Dataset section -

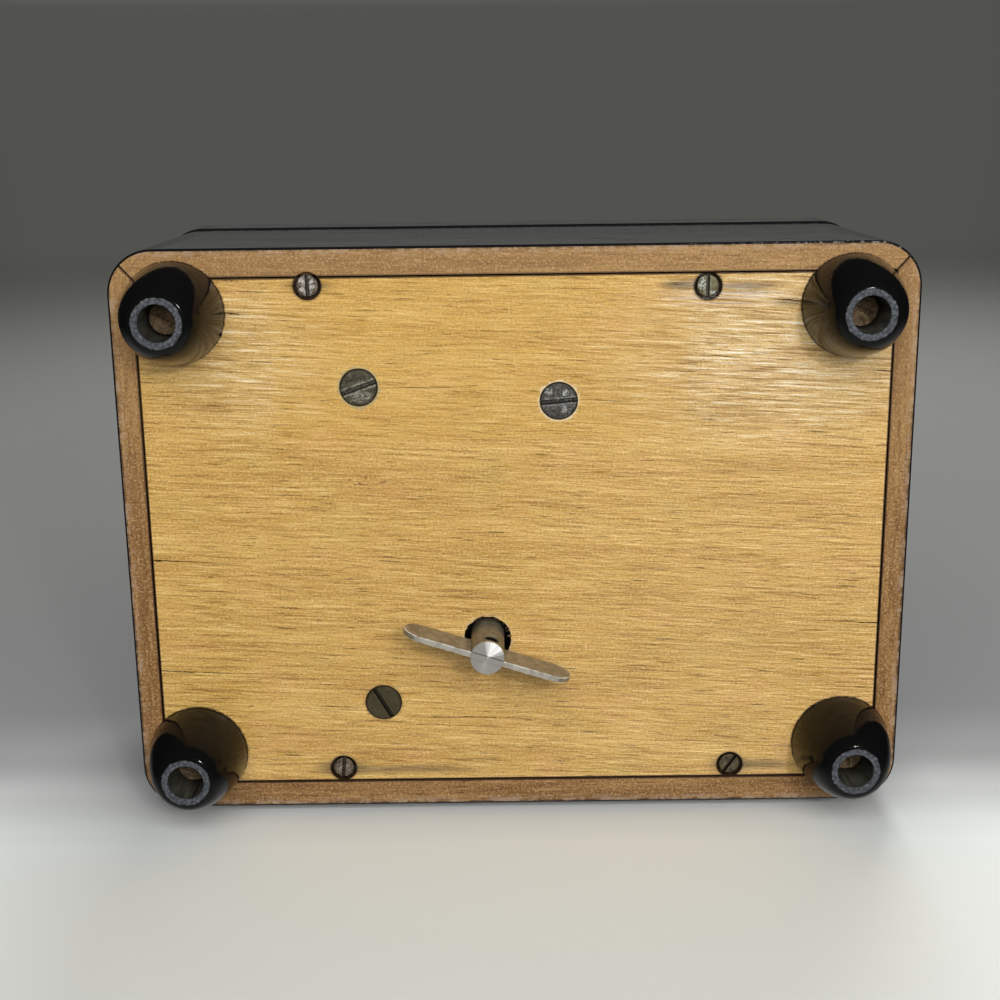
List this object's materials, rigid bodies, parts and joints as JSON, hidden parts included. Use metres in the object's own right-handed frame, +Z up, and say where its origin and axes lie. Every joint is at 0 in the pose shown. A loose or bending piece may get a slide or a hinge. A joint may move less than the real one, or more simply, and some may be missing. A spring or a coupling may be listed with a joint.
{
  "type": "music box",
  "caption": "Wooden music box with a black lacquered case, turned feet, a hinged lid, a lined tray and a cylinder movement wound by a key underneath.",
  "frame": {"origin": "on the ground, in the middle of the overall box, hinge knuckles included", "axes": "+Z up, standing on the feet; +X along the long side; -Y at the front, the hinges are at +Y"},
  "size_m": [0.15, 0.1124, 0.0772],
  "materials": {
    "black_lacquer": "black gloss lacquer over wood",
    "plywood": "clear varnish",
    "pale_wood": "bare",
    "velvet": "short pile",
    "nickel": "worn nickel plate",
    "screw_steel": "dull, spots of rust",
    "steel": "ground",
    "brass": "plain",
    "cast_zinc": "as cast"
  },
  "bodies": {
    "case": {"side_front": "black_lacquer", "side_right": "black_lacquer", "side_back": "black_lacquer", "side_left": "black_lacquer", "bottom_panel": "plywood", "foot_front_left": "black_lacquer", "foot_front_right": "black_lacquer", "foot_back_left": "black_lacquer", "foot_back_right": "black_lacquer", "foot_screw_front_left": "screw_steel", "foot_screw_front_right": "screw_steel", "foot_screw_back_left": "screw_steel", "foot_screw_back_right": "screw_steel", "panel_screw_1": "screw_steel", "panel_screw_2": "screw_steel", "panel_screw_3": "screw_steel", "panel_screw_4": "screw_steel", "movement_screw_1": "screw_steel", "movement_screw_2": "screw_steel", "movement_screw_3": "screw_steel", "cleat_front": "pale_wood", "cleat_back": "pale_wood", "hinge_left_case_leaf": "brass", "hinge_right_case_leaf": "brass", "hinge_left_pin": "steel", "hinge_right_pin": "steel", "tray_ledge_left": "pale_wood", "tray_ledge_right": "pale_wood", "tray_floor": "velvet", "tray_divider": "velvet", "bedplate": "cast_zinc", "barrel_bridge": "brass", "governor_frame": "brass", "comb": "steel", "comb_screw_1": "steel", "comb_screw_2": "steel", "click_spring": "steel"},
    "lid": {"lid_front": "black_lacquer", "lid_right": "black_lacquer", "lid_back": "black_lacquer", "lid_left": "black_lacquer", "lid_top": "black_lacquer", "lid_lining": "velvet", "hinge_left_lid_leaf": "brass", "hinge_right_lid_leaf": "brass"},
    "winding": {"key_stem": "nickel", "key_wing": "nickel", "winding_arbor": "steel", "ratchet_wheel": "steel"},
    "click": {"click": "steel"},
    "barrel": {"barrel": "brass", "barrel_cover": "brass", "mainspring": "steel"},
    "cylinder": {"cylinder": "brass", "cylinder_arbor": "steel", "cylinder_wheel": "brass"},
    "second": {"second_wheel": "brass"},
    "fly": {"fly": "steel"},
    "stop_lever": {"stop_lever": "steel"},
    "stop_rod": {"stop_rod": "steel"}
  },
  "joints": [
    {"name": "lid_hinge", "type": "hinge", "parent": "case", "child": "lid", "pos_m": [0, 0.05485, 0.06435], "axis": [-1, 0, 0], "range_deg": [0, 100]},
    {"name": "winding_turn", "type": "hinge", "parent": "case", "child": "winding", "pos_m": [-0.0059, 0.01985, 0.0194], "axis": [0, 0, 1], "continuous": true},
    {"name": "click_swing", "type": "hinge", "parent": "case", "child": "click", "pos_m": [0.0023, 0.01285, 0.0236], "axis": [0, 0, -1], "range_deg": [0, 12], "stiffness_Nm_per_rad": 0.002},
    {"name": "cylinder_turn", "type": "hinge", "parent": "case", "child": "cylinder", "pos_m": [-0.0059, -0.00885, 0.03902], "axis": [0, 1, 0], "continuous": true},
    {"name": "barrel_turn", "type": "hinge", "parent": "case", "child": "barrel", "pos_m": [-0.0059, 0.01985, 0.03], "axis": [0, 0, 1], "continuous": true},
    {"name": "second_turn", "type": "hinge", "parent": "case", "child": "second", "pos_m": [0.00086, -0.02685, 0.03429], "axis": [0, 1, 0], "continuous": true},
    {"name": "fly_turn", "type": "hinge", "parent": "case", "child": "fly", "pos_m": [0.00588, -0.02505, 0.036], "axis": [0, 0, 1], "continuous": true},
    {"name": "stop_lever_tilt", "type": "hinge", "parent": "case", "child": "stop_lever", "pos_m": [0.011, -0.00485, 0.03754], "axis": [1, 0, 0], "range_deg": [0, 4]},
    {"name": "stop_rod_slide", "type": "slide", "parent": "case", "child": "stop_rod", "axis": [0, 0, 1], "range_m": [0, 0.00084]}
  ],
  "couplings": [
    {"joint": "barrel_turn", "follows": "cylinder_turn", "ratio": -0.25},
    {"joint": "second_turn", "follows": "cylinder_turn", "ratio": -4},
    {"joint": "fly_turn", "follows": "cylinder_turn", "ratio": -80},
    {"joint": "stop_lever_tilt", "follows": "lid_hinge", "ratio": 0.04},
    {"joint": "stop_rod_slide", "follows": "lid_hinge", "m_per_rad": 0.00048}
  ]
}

Exercise directions -
Make an exact copy of the listing, including every line.

Result of the task -
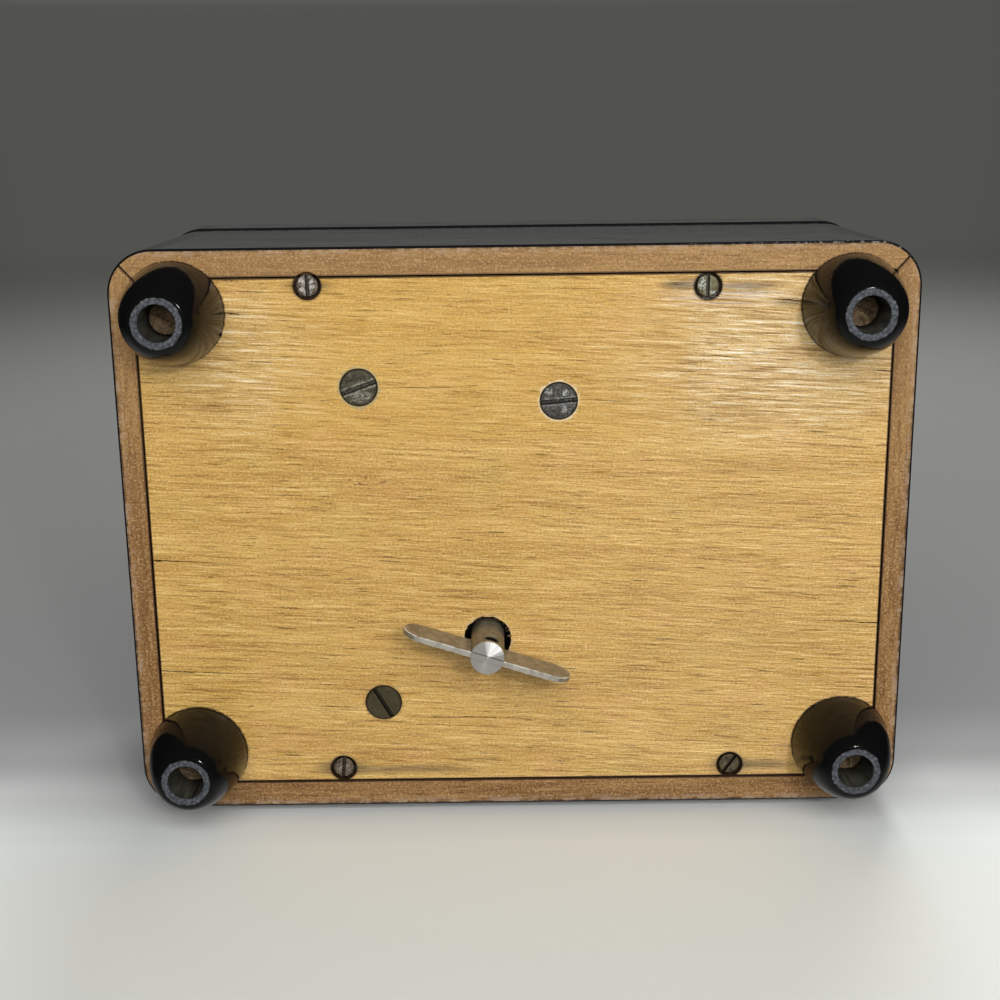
List this object's materials, rigid bodies, parts and joints as JSON, hidden parts included. Use metres in the object's own right-handed frame, +Z up, and say where its origin and axes lie. Every joint is at 0 in the pose shown. A loose or bending piece may get a slide or a hinge. A joint may move less than the real one, or more simply, and some may be missing. A spring or a coupling may be listed with a joint.
{
  "type": "music box",
  "caption": "Wooden music box with a black lacquered case, turned feet, a hinged lid, a lined tray and a cylinder movement wound by a key underneath.",
  "frame": {"origin": "on the ground, in the middle of the overall box, hinge knuckles included", "axes": "+Z up, standing on the feet; +X along the long side; -Y at the front, the hinges are at +Y"},
  "size_m": [0.15, 0.1124, 0.0772],
  "materials": {
    "black_lacquer": "black gloss lacquer over wood",
    "plywood": "clear varnish",
    "pale_wood": "bare",
    "velvet": "short pile",
    "nickel": "worn nickel plate",
    "screw_steel": "dull, spots of rust",
    "steel": "ground",
    "brass": "plain",
    "cast_zinc": "as cast"
  },
  "bodies": {
    "case": {"side_front": "black_lacquer", "side_right": "black_lacquer", "side_back": "black_lacquer", "side_left": "black_lacquer", "bottom_panel": "plywood", "foot_front_left": "black_lacquer", "foot_front_right": "black_lacquer", "foot_back_left": "black_lacquer", "foot_back_right": "black_lacquer", "foot_screw_front_left": "screw_steel", "foot_screw_front_right": "screw_steel", "foot_screw_back_left": "screw_steel", "foot_screw_back_right": "screw_steel", "panel_screw_1": "screw_steel", "panel_screw_2": "screw_steel", "panel_screw_3": "screw_steel", "panel_screw_4": "screw_steel", "movement_screw_1": "screw_steel", "movement_screw_2": "screw_steel", "movement_screw_3": "screw_steel", "cleat_front": "pale_wood", "cleat_back": "pale_wood", "hinge_left_case_leaf": "brass", "hinge_right_case_leaf": "brass", "hinge_left_pin": "steel", "hinge_right_pin": "steel", "tray_ledge_left": "pale_wood", "tray_ledge_right": "pale_wood", "tray_floor": "velvet", "tray_divider": "velvet", "bedplate": "cast_zinc", "barrel_bridge": "brass", "governor_frame": "brass", "comb": "steel", "comb_screw_1": "steel", "comb_screw_2": "steel", "click_spring": "steel"},
    "lid": {"lid_front": "black_lacquer", "lid_right": "black_lacquer", "lid_back": "black_lacquer", "lid_left": "black_lacquer", "lid_top": "black_lacquer", "lid_lining": "velvet", "hinge_left_lid_leaf": "brass", "hinge_right_lid_leaf": "brass"},
    "winding": {"key_stem": "nickel", "key_wing": "nickel", "winding_arbor": "steel", "ratchet_wheel": "steel"},
    "click": {"click": "steel"},
    "barrel": {"barrel": "brass", "barrel_cover": "brass", "mainspring": "steel"},
    "cylinder": {"cylinder": "brass", "cylinder_arbor": "steel", "cylinder_wheel": "brass"},
    "second": {"second_wheel": "brass"},
    "fly": {"fly": "steel"},
    "stop_lever": {"stop_lever": "steel"},
    "stop_rod": {"stop_rod": "steel"}
  },
  "joints": [
    {"name": "lid_hinge", "type": "hinge", "parent": "case", "child": "lid", "pos_m": [0, 0.05485, 0.06435], "axis": [-1, 0, 0], "range_deg": [0, 100]},
    {"name": "winding_turn", "type": "hinge", "parent": "case", "child": "winding", "pos_m": [-0.0059, 0.01985, 0.0194], "axis": [0, 0, 1], "continuous": true},
    {"name": "click_swing", "type": "hinge", "parent": "case", "child": "click", "pos_m": [0.0023, 0.01285, 0.0236], "axis": [0, 0, -1], "range_deg": [0, 12], "stiffness_Nm_per_rad": 0.002},
    {"name": "cylinder_turn", "type": "hinge", "parent": "case", "child": "cylinder", "pos_m": [-0.0059, -0.00885, 0.03902], "axis": [0, 1, 0], "continuous": true},
    {"name": "barrel_turn", "type": "hinge", "parent": "case", "child": "barrel", "pos_m": [-0.0059, 0.01985, 0.03], "axis": [0, 0, 1], "continuous": true},
    {"name": "second_turn", "type": "hinge", "parent": "case", "child": "second", "pos_m": [0.00086, -0.02685, 0.03429], "axis": [0, 1, 0], "continuous": true},
    {"name": "fly_turn", "type": "hinge", "parent": "case", "child": "fly", "pos_m": [0.00588, -0.02505, 0.036], "axis": [0, 0, 1], "continuous": true},
    {"name": "stop_lever_tilt", "type": "hinge", "parent": "case", "child": "stop_lever", "pos_m": [0.011, -0.00485, 0.03754], "axis": [1, 0, 0], "range_deg": [0, 4]},
    {"name": "stop_rod_slide", "type": "slide", "parent": "case", "child": "stop_rod", "axis": [0, 0, 1], "range_m": [0, 0.00084]}
  ],
  "couplings": [
    {"joint": "barrel_turn", "follows": "cylinder_turn", "ratio": -0.25},
    {"joint": "second_turn", "follows": "cylinder_turn", "ratio": -4},
    {"joint": "fly_turn", "follows": "cylinder_turn", "ratio": -80},
    {"joint": "stop_lever_tilt", "follows": "lid_hinge", "ratio": 0.04},
    {"joint": "stop_rod_slide", "follows": "lid_hinge", "m_per_rad": 0.00048}
  ]
}